The official mission of the LGBTQ+ Faculty and Staff and Affinity Group is to “facilitate opportunities to serve, celebrate, empower and connect our intersectional and diverse community to support professional and personal development,” according to its webpage. The group’s attendance at the parade helped it achieve its goals.
“I’m very proud of what we accomplished there,” said Bortruex, who is also the financial operations specialist at the University library. “It was fantastic to see students, alumni, faculty, staff and upper administration all march together for one cause and that cause being love.”
A Long Time Coming
When Mike Murphy, the senior administrative assistant for the sociology department, began working at the University about one year ago, it surprised him that a formal affinity group did not already exist on AU’s campus.
“It’s long overdue,” Murphy said. “I’m just so happy to be here at the time that it’s coming together. It’s interesting, Stonewall was 50 years ago this [June], and we are just now getting organized here on campus.”
Years before the official affinity group formed on the University’s campus, about 160 LGBTQ faculty and staff used an optional email listserv to learn more about campus events, socials and happy hours that would be hosted amongst themselves, Duncan said. The only problem, he said, was that it lacked central leadership.
The Two-Year Action Plan for Inclusive Excellence changed this with its goal to develop affinity-based groups that deepen the relationships between faculty, staff, administrators, students and alumni, especially those who are members of historically underrepresented minorities.
The creation of the LGBTQ+ Faculty and Staff Affinity Group has been positively received by many of the members, including Jordan Lantz, the assistant director of Parent Leadership and Engagement in the Office of Development and Alumni Relations.
“It’s really important for me to know, as someone who is employed by AU, that I am respected, and I am included, and I am looked at as equal,” said Lantz, who identifies as a gay man. “Having this group tells me that AU is willing to invest and care about that identity and allow me to come to work, be my whole self and not have to hide something.”
The Group’s Beginnings and Present
The LGTBQ+ Affinity Group began with a social on the McKinley Roof Terrace in August 2018.
“That was my first introduction to it,” said Bortruex, who identifies as queer. “I just heard that there was a party for LGBTQ people on the roof of the SOC building, and of course I wanted to come. When I got there, I saw the great potential this could be.”

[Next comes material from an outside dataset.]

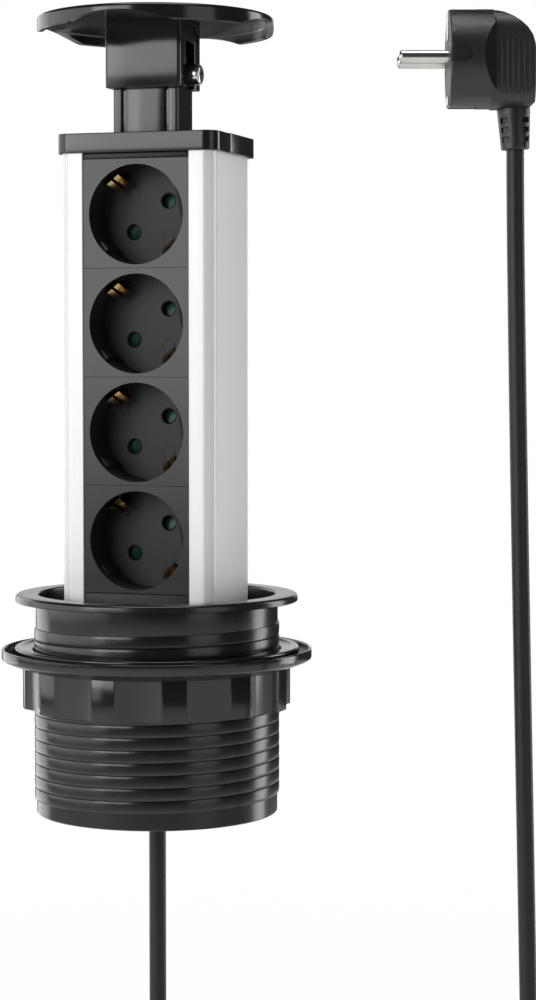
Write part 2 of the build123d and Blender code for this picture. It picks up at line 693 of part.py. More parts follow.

Murphy did not know what to expect when he attended a lunch gathering in the Mary Graydon Center for the group months later.
“I was thinking, ‘Who will be there? Will it be anybody I know? Will it be people who are way younger than me?’” said Murphy, a gay man. “It turned out to be folks from all across the University, from all the departments, from all different age cohorts...It’s good to just be there for one another, to be affirming: ‘Yes, you’re not the only one.’”
Since then, the group has grown its email listserv to about 190 faculty and staff, according to Bortruex.
Andrew Toczydlowski, the director of Student Development and Services in the Kogod School of Business, echoed the idea of not being alone and having a support system after joining the LGTBQ+ Faculty and Staff Affinity Group.
“Sometimes, we get very siloed in the work that we are doing in our individual units around campus, and so it’s nice to know there are other members of our community out there,” said Toczydlowski, a gay man. “I know that if I ever sent an email over that listserv that said ‘Hey, does anyone want to grab lunch today? I am feeling kind of down and need a boost of motivation,’ I’d get 10 replies within five minutes.”
Ian Poquet, the senior administrative assistant in the College of Arts and Sciences’ Health Studies program, said he appreciates the role the group plays on campus, but said the group is still learning to understand itself.
“Since it’s just the beginning, we don’t know what the limit is, meaning we are trying to reach out to students, staff [and] faculty. We are doing events to make sure that everybody knows about us,” Poquet, a gay man, said. “I guess that with time we’ll start finding our way and knowing exactly what things we can offer.”
The LGBTQ+ Faculty and Staff Affinity Group plans to host more than 20 different events and programs this year. Among them is a mentorship program for LGTBQ faculty and staff to connect with LGBTQ students.
The program would allow for faculty, staff and students to discuss issues that are important to them, including but not limited to the intersectionality of multiple aspects of their identities. The group hopes to have the program up and running in fall 2019.
Naomi Moland, AU’s Professorial Lecturer in the School of International Service, emphasized the importance of the affinity group aiding LGBTQ students who need it.
“Another thing we talked about, too, was the importance for the students to see that there are LGBTQ faculty and staff, just so that students are aware of that presence on campus…and can find support,” Moland, a lesbian woman, said.
Moland received her undergraduate degree from Tufts University in 2001 and still remembers a moment with a professor that impacted her. The professor invited Moland to an event at his house where another professor would be coming with her wife.
“I remember that moment very distinctly because I didn’t know any faculty that were LGBTQ,” Moland said. “I wasn’t out at the time — I would come out a couple of years later myself — but it was striking to me. Even though people never told me that gay people can’t be professors, it struck me. I think it was a moment for me realizing the range of things that obviously LGBTQ people can do.”
The LGBTQ+ Faculty and Staff Affinity Group may only be coming up on their first anniversary, but after the success of the Capital Pride march, Duncan is looking forward to the future.
“We are moving in a really positive direction,” Duncan said. “I think the support that’s across campus for the affinity groups, for my personal work and for me as an individual is what kept me here.”